Contrariamente a quanto accadeva in passato, in occasione dei megatour degli U2, dei Rolling Stones o di Madonna, nel caso dell’Eras Tour non si è quasi mai parlato di scenografie, di effetti scenici, nemmeno di coreografie e tantomeno di canzoni o scalette. Tutta l’attenzione si è concentrata sui numeri, sugli effetti che questo colosso internazionale ha su economie, infrastrutture e politica. Un esempio? Confcommercio stima un’affluenza complessiva di 128mila persone in due giorni per Taylor Swift, al celebre concerto di Vasco Rossi a Modena Park nel 2017 ci furono 220mila partecipanti in una sera, ed è considerato ancora lo spettacolo di un singolo artista con più pubblico pagante della storia, del quale però nessuno ha mai calcolato l’impatto economico sul territorio.

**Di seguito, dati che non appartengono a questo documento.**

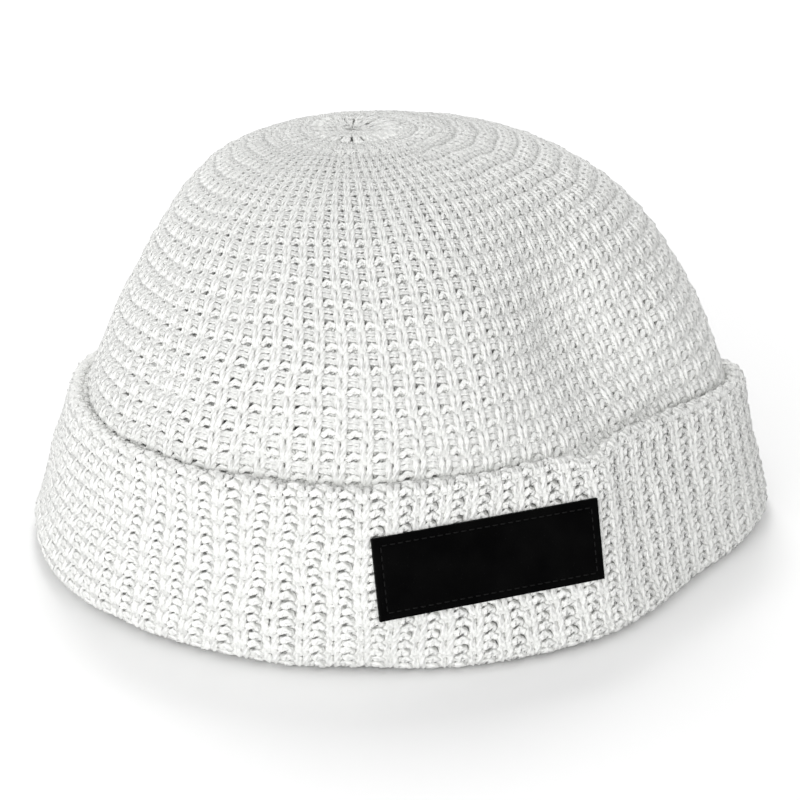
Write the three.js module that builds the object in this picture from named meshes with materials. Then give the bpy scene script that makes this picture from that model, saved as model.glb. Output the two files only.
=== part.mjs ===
// A knitted watch cap standing on its turned-up cuff, in millimetres. Z is up, the front is towards -Y,
// and the origin is on the table, under the middle of the foot.
// "Turn" is an angle in degrees around the cap, from +X towards +Y. "Reach" is a distance from its middle axis.

import * as THREE from "three";

// The turned-up cuff, measured over the crests of its ribs
const FOOT_REACH = 100;
const RIM_REACH = 90;
const CUFF_HEIGHT = 48;
const CUFF_WALL = 5;
const FOLD_ROUND = 3;

// The crown, a hollow dome whose lower end hangs inside the cuff down to the fold
const CAP_HEIGHT = 113.5;
const CROWN_WALL = 3.6;
const CROWN_SIDE_POWER = 2.95;
const CROWN_TOP_POWER = 1.15;
const LAYER_GAP = 0.3;
const FOLD_FLOOR = 6;

// The gather at the top, where all ribs are drawn together
const GATHER_SHIFT_X = -14;
const GATHER_SHIFT_Y = 4;
const GATHER_SHIFT_POWER = 3;
const GATHER_REACH = 13;
const GATHER_DEPTH = 2;
const PLEAT_DEPTH = 1.3;

// The ribs: four times as many round the crown as there are pleats at the gather
const PLEATS = 20;
const RIB_DEPTH = 1;
const PAIRED_REACH = 0.38;
const PLEATED_REACH = 0.2;

// The leather patch, sewn on the cuff at the front, right of the middle. It is stiffer than the knit, so it stays
// flat and draws the cuff to its own plane, which faces a little further round than the patch lies.
const PATCH_TURN = 284;
const PATCH_FACING = 290.5;
const PATCH_TILT = 1.6;
const PATCH_DRAWS_IN = 3;
const PATCH_HOLD_MARGIN = 1.5;
const PATCH_HOLD_SPREAD = 10;
const PATCH_WIDTH = 59.5;
const PATCH_HEIGHT = 20.3;
const PATCH_MIDDLE_HEIGHT = 27.2;
const PATCH_THICKNESS = 1.4;
const PATCH_GAP = 0.3;
const PATCH_EDGE_ROUND = 0.4;

// Plan of the cap every 30 degrees of turn, as shares of FOOT_REACH and RIM_REACH, and how high the cuff is
// turned up there, as a share of CUFF_HEIGHT
const OUTLINE = [
  { turn: 0, foot: 1.04, rim: 1.035, top: 0.89 },
  { turn: 30, foot: 1.03, rim: 1.03, top: 0.84 },
  { turn: 60, foot: 0.98, rim: 0.985, top: 0.83 },
  { turn: 90, foot: 0.965, rim: 0.975, top: 0.83 },
  { turn: 120, foot: 0.985, rim: 1.0, top: 0.83 },
  { turn: 150, foot: 1.01, rim: 1.02, top: 0.85 },
  { turn: 180, foot: 1.045, rim: 1.01, top: 0.89 },
  { turn: 210, foot: 1.045, rim: 1.045, top: 0.97 },
  { turn: 240, foot: 1.005, rim: 1.035, top: 1.0 },
  { turn: 270, foot: 0.965, rim: 0.975, top: 1.0 },
  { turn: 300, foot: 0.965, rim: 0.9, top: 1.0 },
  { turn: 330, foot: 0.915, rim: 0.89, top: 0.98 },
];

// Soft hollows of the crown: where they lie, "along" being the share of the way from the rim to the gather,
// how far they spread, and how deep they go as a share of DENT_DEPTH
const DENT_DEPTH = 4;
const DENTS = [
  { turn: 311, along: 0.2, wide: 24, tall: 0.2, deep: 1 },
  { turn: 268, along: 0.32, wide: 20, tall: 0.3, deep: 0.3 },
  { turn: 205, along: 0.3, wide: 30, tall: 0.25, deep: 0.35 },
  { turn: 80, along: 0.36, wide: 34, tall: 0.22, deep: 0.55 },
  { turn: 140, along: 0.62, wide: 40, tall: 0.2, deep: 0.3 },
];

// Rows of facets
const CUFF_ROWS = 6;
const TUBE_SHARES = [0.9, 0.68, 0.46, 0.27];
const CROWN_ROWS = 13;
const ROUND_STEPS = 3;
const PATCH_COLUMNS = 12;
const PATCH_ROWS = 4;

const RIBS = PLEATS * 4;
const POINTS_ROUND = RIBS * 2;
const DEGREE = Math.PI / 180;
const FULL_TURN = 360;

const mix = (from, to, share) => from + (to - from) * share;
const clamp = (value) => Math.min(1, Math.max(0, value));
const smooth = (share) => clamp(share) ** 2 * (3 - 2 * clamp(share));

// A column of the outline at any turn, on a smooth closed curve through its rows
function outline(column, turn) {
  const place = ((turn / FULL_TURN) * OUTLINE.length + OUTLINE.length) % OUTLINE.length;
  const row = Math.floor(place);
  const u = place - row;
  const [a, b, c, d] = [-1, 0, 1, 2].map((step) => OUTLINE[(row + step + OUTLINE.length) % OUTLINE.length][column]);
  return b + 0.5 * u * (c - a + u * (2 * a - 5 * b + 4 * c - d + u * (3 * (b - c) + d - a)));
}

// Height of the cuff's rim
const rimHeight = (turn) => CUFF_HEIGHT * outline("top", turn);

// Reach of the free cuff's outside over its crests, straight from foot to rim
function freeReach(turn, height) {
  const foot = FOOT_REACH * outline("foot", turn);
  const rim = RIM_REACH * outline("rim", turn);
  return mix(foot, rim, height / CUFF_HEIGHT);
}

// Distance of the patch's plane from the middle axis, at a height; it leans as the cuff does
function planeDistance(height) {
  const seat = Math.cos((PATCH_TURN - PATCH_FACING) * DEGREE);
  return freeReach(PATCH_TURN, height) * seat - PATCH_DRAWS_IN;
}

// How far across the patch's plane a turn lies from the patch's middle
function patchAcross(turn, height) {
  const side = Math.tan((turn - PATCH_FACING) * DEGREE);
  const middle = Math.tan((PATCH_TURN - PATCH_FACING) * DEGREE);
  return planeDistance(height) * (side - middle);
}

// Reach of the cuff's outside where it is sewn to the patch, and free elsewhere
function cuffReach(turn, height) {
  const free = freeReach(turn, height);
  const away = Math.cos((turn - PATCH_FACING) * DEGREE);
  if (away < 0.3) return free;
  const beside = Math.abs(patchAcross(turn, height)) - PATCH_WIDTH / 2 - PATCH_HOLD_MARGIN;
  const above = Math.abs(height - PATCH_MIDDLE_HEIGHT) - PATCH_HEIGHT / 2 - PATCH_HOLD_MARGIN;
  const hold = (1 - smooth(beside / PATCH_HOLD_SPREAD)) * (1 - smooth(above / PATCH_HOLD_SPREAD));
  return mix(free, planeDistance(height) / away, hold);
}

function pointAt(turn, reach, height, shiftX = 0, shiftY = 0) {
  const angle = turn * DEGREE;
  return [shiftX + reach * Math.cos(angle), shiftY + reach * Math.sin(angle), height];
}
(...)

Lo spettacolo è una serie di canzoni anodine che parlano d’amore, balletti accennati, il tutto abbagliato da luci e video. Ripetitivo, per certi, versi, e di una durata eccessiva (Billie Eilish ha descritto gli spettacoli di tre ore come «letteralmente psicotici») con 45 canzoni identiche ogni sera tranne le due a sorpresa nel momento acustico. È una dimostrazione di potenza e potere, come nell’immagine inziale di Taylor Swift, quando guarda la folla mostrando il bicipite: «Oh Milano, quello che state facendo è davvero fantastico. Mi fate sentire proprio potente».

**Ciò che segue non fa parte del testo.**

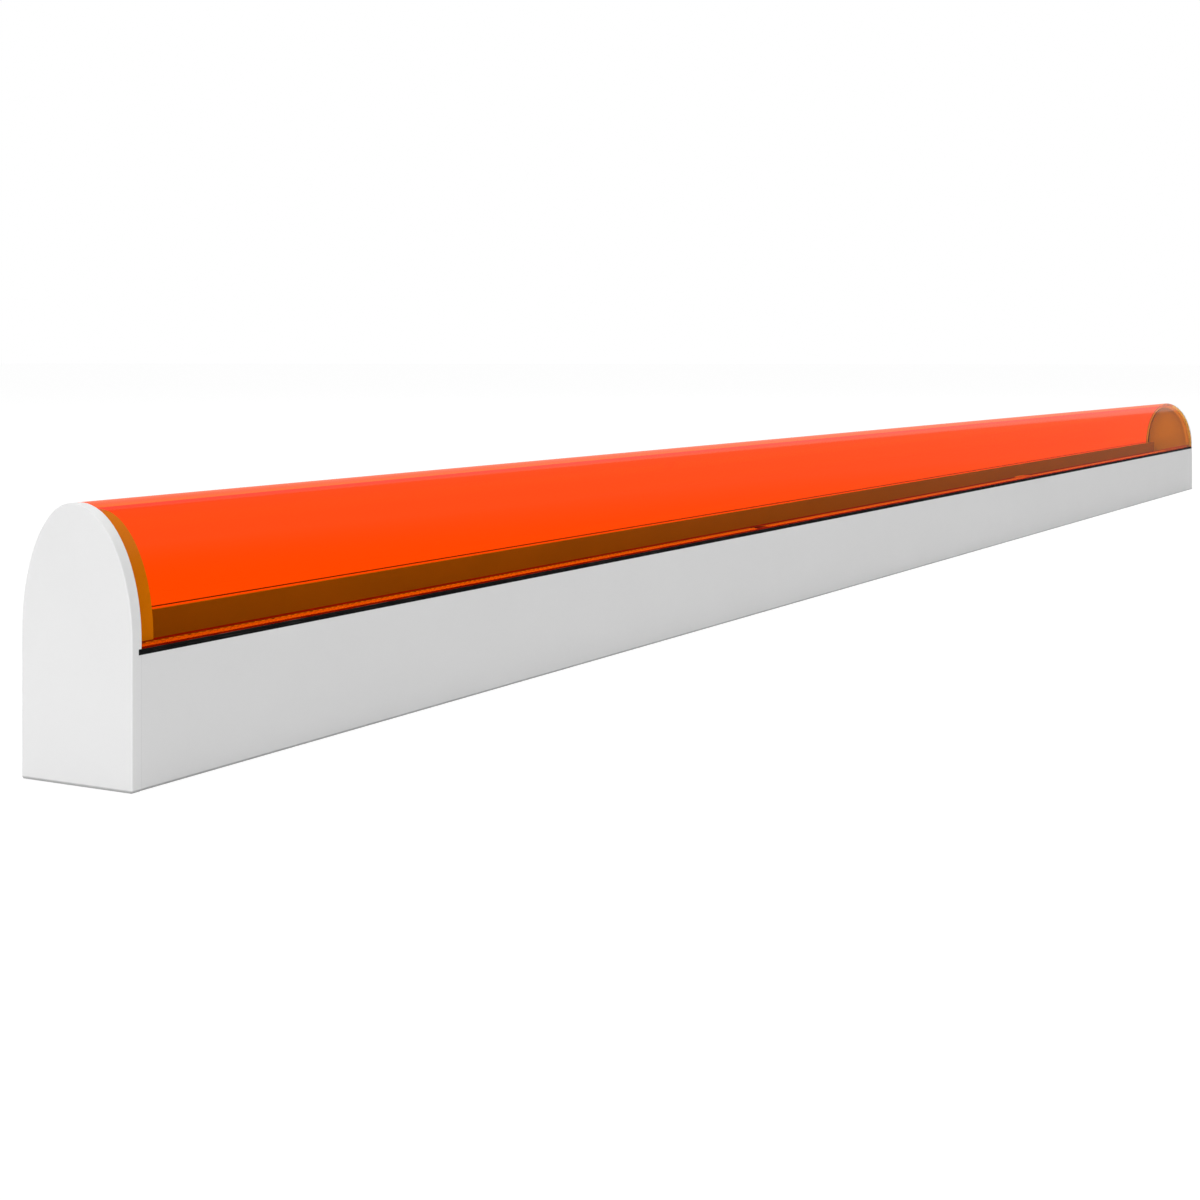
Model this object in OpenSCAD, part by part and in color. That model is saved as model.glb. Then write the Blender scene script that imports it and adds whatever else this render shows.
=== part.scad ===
// Linear orange warning and guidance light bar: a white channel with a domed
// orange lens, full-height end caps and the light gear on a tray inside.
// The bar runs along X, its front faces -Y, and it stands on its floor at Z = 0.
// The origin is the middle of the underside.

/* [Body] */
// Overall length over both end caps
bar_l = 1500; // [1200:10:2400]
// Overall width of the channel and the lens
bar_w = 44; // [42:1:50]
// Overall height, from the underside to the crown of the lens
bar_h = 84; // [80:1:96]
// Height of the white channel
base_h = 40; // [40:1:42]
// How far the crown of the lens stands behind the middle of the bar
crown_back = 2; // [0:0.5:3]
// Height where the straight sides end and the arch begins
spring_h = 44; // [44:1:46]

/* [Walls] */
// Thickness of the channel's side walls
wall_t = 2; // [1.8:0.1:2.2]
// Thickness of the channel's floor
floor_t = 2.5; // [2.4:0.1:3]
// Thickness of the lens
lens_t = 2.2; // [1.8:0.1:2.5]
// Thickness of the black seal strips under the lens
strip_t = 1.8; // [1:0.1:2]
// Thickness of an end cap's plate
cap_t = 4; // [3.5:0.1:5]
// How far an end cap's lip reaches into the bar
lip_l = 7.8; // [5:0.1:9]
// Thickness of that lip
lip_t = 1.5; // [1.2:0.1:2.5]

/* [Light strip] */
// Number of light boards end to end
board_count = 3; // [3:1:3]
// Width of a light board
board_w = 8; // [8:0.5:10]
// Distance from one light chip to the next
chip_pitch = 3.55; // [3.4:0.05:8]

/* [Fixings] */
// Distance between the two mounting holes in the floor
mount_gap = 1000; // [800:10:1000]
// Radius of the mounting holes, a free fit on a 5 mm screw
mount_r = 2.75; // [2.6:0.05:3.2]
// Radius of the cable's way through the floor
cable_r = 3.5; // [3:0.1:4]

/* [Hidden] */

$fn = 40;
EPS = 0.01;
SIDES = [-1, 1];                     // front and back
half_w = bar_w / 2;
span_l = bar_l - 2 * cap_t;          // length of the channel and the lens
strip_top = base_h + strip_t;        // underside of the lens
arch_n = 48;                         // flats round the arch
edge_c = 0.6;                        // small chamfer along outside edges

foot_h = 1.5;                        // the lens's inward foot
foot_w = 5;
head_w = 3.5;                        // the channel's thick top edge
head_h = 4;
rib_z = 29;                          // the ribs that carry the gear tray
rib_h = 2;
rib_w = 5.5;

seal_in = 0.5;                       // end seals: set in from the outside,
seal_w = 1.2;                        // this wide
seal_t = 0.8;                        // and this deep in the cap
notch_l = 1.2;                       // how far a strip runs into the cap
strip_in = 0.2;                      // the strips stand back from the sides

screw_r = 1.5;                       // 3 mm screws with countersunk heads
screw_head_r = 2.9;
screw_head_h = 1.6;
boss_l = lip_l + 5.8;                // the cap's screw bosses
boss_w = 9;
boss_h = 7;
boss_y = 10;
cap_screw_x = bar_l / 2 - cap_t - lip_l - 1;

sheet_t = 1.2;                       // the gear tray's sheet
tray_l = span_l - 20;
tray_top = 36.4;
tray_w = 26;
tray_foot_w = 39;
tray_screw_xs = [-700, -350, 0, 350, 700];
tray_screw_y = 16.8;
shield_top = 46.3;                   // the tray's back side stands up as a shield

tape_t = 0.2;
board_t = 1;
board_gap = 4;
feed_gap = 14;                       // wider gap where the feed wires come up
board_l = (tray_l - 6 - board_gap - feed_gap) / board_count;
board_z = tray_top + tape_t;
board_top = board_z + board_t;
chip = [2.8, 3.4, 1.1];
chip_count = floor((board_l - 14) / chip_pitch) + 1;
// left end of each board
board_x = [
    -tray_l / 2 + 3,
    -tray_l / 2 + 3 + board_l + board_gap,
    -tray_l / 2 + 3 + 2 * board_l + board_gap + feed_gap
];
feed_x = board_x[2] - feed_gap / 2;

driver_x = 280;                      // left end of the driver
driver_l = 220;
driver_w = 22;
driver_h = 19;
driver_wall = 1.5;
lid_t = 2;
driver_top = tray_top - sheet_t;
driver_screw_xs = [driver_x + 6, driver_x + driver_l - 6];
driver_screw_y = 7;

term_x = 560;                        // left end of the terminal block
term_pitch = 7;
term_l = 22;
term_h = 13;
pole_ys = [-term_pitch, 0, term_pitch];
supply_ys = [-term_pitch, 0];        // live and neutral
feed_ys = [-1.2, 1.2];

grommet_x = 640;
vent_x = -640;
clamp_x = 612;
stud_x = 540;
stud_r = 2;
tag_x = stud_x + 7.5;                // the earth tag's barrel
tag_t = 0.8;
nut_r = 4.04;
wire_r = 0.9;
wire_z = driver_top - 10;

// ---------------------------------------------------------------- outlines

// The arch, drawn inset from the outside: two quarter ellipses that meet at
// the crown. It runs from the back springing point round to the front one.
function arch(inset) = [
    for (i = [0:arch_n])
        let (a = 180 * i / arch_n,
             side = a < 90 ? half_w - crown_back : half_w + crown_back)
        [crown_back + (side - inset) * cos(a), spring_h + (bar_h - spring_h - inset) * sin(a)]
];

// Everything under the arch down to the height low, inset from the outside
module arch_area(inset, low) {
    polygon(concat([[-half_w + inset, low], [half_w - inset, low]], arch(inset)));
}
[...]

Non credo che i tour degli artisti precedentemente citati non abbiano portato gli stessi benefici economici di quelli prodotti dalla Swift. Molto probabilmente, però, non sono stati amplificati dai mass media come accade adesso. O, forse meglio, l’interesse era rivolto a quello che accadeva sul palco e non attorno. 

Ma oggi la principale fonte di guadagno per una star del pop non sono certamente i dischi, fino a un certo punto gli introiti dello streaming, così come gli incassi dei tour, che per gran parte servono a coprire i costi di una messinscena grandiosa (è uno dei motivi che favorisce il “residency show”). La vera miniera d’oro è il merchandising. Secondo il recente studio condotto dalla società californiana Pens(.com), l’artista che ha venduto il maggior numero di prodotti nel corso del 2023 è stata proprio la cantante Taylor Swift. Un vero affare anche perché il mercato continua online anche al termine del tour. Taylor Swift è un brand: si presenta come un brand, agisce come un brand e sin dal suo esordio ha adottato tutte le strategie di marketing che hanno reso famosi i grandi marchi.

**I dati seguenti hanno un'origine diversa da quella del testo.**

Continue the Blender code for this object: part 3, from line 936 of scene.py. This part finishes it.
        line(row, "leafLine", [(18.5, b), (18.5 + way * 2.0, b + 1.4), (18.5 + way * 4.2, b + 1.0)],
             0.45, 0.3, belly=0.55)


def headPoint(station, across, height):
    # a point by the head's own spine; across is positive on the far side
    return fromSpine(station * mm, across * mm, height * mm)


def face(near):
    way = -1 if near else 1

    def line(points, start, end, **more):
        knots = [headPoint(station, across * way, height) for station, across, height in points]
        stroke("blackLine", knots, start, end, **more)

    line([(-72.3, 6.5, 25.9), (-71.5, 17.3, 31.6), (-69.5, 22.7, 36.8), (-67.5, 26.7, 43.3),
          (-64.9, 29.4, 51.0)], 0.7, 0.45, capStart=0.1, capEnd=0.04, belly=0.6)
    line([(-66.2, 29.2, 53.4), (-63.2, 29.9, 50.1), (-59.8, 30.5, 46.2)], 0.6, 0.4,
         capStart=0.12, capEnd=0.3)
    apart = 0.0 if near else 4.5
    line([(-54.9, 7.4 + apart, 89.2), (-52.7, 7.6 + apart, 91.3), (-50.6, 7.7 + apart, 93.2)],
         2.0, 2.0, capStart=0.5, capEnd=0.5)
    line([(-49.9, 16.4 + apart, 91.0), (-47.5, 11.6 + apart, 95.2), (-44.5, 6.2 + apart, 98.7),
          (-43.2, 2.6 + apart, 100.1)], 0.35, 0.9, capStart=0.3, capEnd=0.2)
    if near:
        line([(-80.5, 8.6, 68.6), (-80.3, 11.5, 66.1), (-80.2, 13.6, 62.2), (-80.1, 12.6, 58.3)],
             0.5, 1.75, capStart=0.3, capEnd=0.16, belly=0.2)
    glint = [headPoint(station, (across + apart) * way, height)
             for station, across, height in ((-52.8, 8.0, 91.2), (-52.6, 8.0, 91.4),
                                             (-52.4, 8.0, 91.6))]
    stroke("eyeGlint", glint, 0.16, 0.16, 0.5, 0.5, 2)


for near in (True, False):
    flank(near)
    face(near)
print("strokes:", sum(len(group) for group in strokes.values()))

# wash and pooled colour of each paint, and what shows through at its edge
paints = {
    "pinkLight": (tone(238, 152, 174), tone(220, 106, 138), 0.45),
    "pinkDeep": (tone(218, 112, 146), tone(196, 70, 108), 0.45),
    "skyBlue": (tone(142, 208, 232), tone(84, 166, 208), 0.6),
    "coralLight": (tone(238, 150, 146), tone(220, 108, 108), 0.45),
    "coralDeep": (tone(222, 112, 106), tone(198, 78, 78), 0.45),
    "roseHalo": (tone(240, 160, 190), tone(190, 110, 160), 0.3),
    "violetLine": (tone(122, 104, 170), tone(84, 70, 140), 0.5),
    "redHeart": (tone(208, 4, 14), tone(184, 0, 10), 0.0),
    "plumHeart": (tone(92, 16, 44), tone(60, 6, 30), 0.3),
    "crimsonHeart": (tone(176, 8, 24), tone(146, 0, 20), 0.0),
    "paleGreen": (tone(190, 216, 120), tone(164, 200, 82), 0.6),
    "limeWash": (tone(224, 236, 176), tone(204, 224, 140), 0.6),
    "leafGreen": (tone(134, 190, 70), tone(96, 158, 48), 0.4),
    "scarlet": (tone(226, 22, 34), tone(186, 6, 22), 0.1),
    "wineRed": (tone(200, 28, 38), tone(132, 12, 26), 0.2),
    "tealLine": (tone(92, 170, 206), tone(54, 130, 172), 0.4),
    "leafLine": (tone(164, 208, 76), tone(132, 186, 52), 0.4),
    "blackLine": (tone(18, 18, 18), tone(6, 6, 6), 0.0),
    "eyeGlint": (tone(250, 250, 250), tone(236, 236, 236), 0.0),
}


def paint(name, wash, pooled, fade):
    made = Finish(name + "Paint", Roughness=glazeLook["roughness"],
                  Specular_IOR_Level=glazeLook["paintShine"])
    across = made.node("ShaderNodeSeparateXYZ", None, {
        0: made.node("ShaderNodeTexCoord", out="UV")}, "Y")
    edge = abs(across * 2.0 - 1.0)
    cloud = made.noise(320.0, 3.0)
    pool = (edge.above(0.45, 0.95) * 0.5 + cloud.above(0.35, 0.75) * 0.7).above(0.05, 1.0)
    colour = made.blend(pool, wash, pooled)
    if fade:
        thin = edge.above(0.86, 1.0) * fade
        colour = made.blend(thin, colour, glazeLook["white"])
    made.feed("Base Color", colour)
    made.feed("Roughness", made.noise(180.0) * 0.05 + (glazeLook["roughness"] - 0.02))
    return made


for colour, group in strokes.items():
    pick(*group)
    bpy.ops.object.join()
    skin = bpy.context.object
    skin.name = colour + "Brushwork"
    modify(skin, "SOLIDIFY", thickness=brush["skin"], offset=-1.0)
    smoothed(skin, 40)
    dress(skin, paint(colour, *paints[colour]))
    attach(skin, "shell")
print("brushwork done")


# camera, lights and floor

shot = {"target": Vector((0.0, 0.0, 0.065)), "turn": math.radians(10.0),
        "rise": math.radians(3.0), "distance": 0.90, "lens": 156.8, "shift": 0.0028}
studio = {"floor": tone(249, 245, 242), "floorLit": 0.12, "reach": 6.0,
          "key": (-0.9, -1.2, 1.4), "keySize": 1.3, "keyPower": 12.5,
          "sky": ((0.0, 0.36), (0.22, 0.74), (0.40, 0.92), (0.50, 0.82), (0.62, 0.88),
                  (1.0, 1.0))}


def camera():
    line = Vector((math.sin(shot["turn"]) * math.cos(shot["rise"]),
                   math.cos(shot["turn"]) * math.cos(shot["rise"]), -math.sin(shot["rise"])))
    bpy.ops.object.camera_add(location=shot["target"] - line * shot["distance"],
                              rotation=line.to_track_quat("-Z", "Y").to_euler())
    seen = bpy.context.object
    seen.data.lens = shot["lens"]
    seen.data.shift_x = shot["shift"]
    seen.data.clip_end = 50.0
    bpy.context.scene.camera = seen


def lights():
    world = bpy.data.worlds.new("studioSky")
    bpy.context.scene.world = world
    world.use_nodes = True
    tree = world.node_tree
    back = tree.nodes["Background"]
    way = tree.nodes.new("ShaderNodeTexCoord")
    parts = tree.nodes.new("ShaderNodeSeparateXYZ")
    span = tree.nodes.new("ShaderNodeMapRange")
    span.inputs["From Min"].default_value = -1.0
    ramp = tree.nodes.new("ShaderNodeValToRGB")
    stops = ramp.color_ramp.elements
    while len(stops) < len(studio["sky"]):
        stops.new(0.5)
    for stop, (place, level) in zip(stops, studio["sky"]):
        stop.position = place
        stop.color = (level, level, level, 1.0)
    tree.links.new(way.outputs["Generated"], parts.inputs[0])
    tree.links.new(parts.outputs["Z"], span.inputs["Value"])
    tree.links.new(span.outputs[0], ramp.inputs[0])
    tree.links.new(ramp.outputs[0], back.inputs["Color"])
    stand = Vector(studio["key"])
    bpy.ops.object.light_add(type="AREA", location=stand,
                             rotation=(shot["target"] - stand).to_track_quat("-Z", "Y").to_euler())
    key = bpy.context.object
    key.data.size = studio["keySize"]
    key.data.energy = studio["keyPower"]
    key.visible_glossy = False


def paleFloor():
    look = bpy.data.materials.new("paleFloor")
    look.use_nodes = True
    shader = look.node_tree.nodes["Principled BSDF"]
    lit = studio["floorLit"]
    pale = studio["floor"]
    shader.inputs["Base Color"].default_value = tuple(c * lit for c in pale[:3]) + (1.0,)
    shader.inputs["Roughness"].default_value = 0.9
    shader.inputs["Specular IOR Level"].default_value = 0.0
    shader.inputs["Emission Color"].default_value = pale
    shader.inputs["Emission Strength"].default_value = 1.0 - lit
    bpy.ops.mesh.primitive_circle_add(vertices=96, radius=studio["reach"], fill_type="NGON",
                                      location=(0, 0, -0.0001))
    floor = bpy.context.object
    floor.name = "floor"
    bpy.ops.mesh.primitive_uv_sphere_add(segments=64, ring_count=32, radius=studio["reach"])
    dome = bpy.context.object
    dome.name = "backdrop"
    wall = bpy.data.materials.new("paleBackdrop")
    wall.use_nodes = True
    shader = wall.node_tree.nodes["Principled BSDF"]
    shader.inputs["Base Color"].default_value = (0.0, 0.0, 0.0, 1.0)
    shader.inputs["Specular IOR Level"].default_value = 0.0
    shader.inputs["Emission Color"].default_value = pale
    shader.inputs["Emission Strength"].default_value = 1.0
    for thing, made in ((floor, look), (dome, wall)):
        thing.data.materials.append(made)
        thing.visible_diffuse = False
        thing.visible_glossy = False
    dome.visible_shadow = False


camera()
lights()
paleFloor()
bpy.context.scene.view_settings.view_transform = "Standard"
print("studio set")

Quello che è mancato a U2, Rolling Stones e Madonna e che invece Taylor Swift ha saputo sfruttare è stato l’uso scientifico dei social media (ieri sera l’hashtag #MilanTSTheErasTour ha dominato anche su X con quasi 40 mila). La cantante è riuscita a creare una comunità dello spettacolo sulla base della produttività economica. Una strategia di vendita definita “coopting della comunità”. Si va ai concerti di Taylor Swift come ci si mette in coda per l’ultimo iPhone: per sentirsi parte di una comunità, di un club, per soddisfare il nostro desiderio umano di connessione e appartenenza, compriamo Nike, Apple, Hogan. 

Taylor Swift è un fenomeno tipicamente americano (il 30% dei fan presenti nelle due serate di Milano è di origine straniera: il 14 di questi sono americani), come lo era il panino con carne tritata di McDonalds che oggi si mangia da Omaha a Siracusa. Nel parterre del concerto milanese c’erano bimbe di dieci anni che sfoggiavano un inglese perfetto imparato sulle canzoni della loro eroina da cameretta.

Inoltre, i mass media, in crisi di lettori, inseguono l’evento, o presunto tale, in modo superficiale, senza spirito critico. Ormai Taylor Swift è una rubrica fissa su giornali e siti americani, con giornalisti ad hoc che, però, si confondono con i fan (fenomeno diffusissimo anche in Italia). Si beatifica la star senza sottolinearne il qualunquismo politico o mettendo in secondo piano le critiche all’uso del jet privato o di 90 Tir, rispetto all’eccitazione collettiva. Tutto è ridotto a interessi aziendali.

Ecco, se una volta sul palco c’era un artista, oggi c’è un’azienda, Che ha un unico obiettivo: fare cassa.